La volonté d'un "happy end" ou plutôt des considérations préromantiques ?
Peu importe.
Gluck n'est pas un débutant, cet opéra est son trentième (il en rédigera encore quinze après celui-ci).
Difficile de l'imaginer en précurseur de Walt Disney ou en thuriféraire d'un romantisme précieux encore inexistant (d'ailleurs, le vrai romantisme se complait très souvent dans la mort).
En revanche, on peut y voir la marque d'un individu qui se dit, après tout, que si les dieux sont capables de ressusciter une femme une première fois, il n'y a pas de raison objective qu'ils ne puissent pas réitérer l'exploit.
Si l'amour est omnipotent (et c'est l'argument), et s'il trouvé juste de réunir des amants séparés une première fois par la mort, pourquoi trouverait-il injuste de ne pas les rassembler une seconde fois ?
S'il peut "tout", il peut "TOUT".
Voilà une fin optimiste à la fois satisfaisante et cohérente.

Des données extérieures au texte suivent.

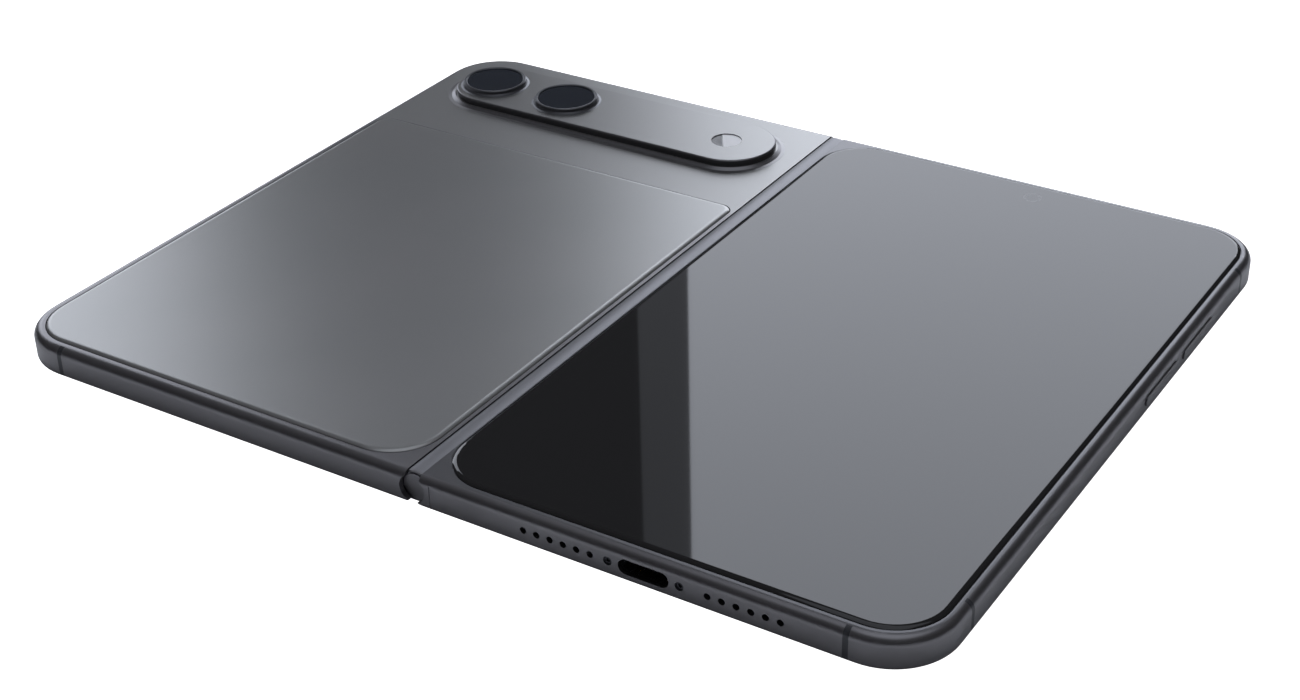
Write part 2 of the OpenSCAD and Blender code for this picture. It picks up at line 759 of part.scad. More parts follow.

En effet, même dans ses moments les plus mélodramatiques (écouter le début du premier acte qui est une messe de requiem ponctuée par les lamentos déchirants d'Orphée), la musique n'est jamais sinistre.
On a l'impression que Gluck nous laisse toujours un espoir.
L'œuvre est splendide.
La douceur de la musique contraste souvent avec ce qu'exprime le chant.
Cela porte à une sérénité.
En outre, certains airs ont à la fois la grâce et la beauté de ce que produit un contemporain de Gluck : Wolfgang Amadeus Mozart.
Ce dernier n'a pas traité directement le thème d'Orphée, mais il a aussi réuni des jumeaux métaphysiques : Tamino et Pamina dans "La Flûte enchantée". Là aussi on y défie la mort et on y triomphe grâce à un jeu dialectique.
Au fond, la musique n'est-elle pas la meilleure métaphore de cette éternité qui transcende et sublime la mort ?
On ne saura jamais ce qu'est devenue Eurydice, mais les œuvres de Gluck, de Mozart, etc. leur ont survécu et, on l'espère, nous survivrons.
La musique serait alors une forme d'éternité à la portée des humains.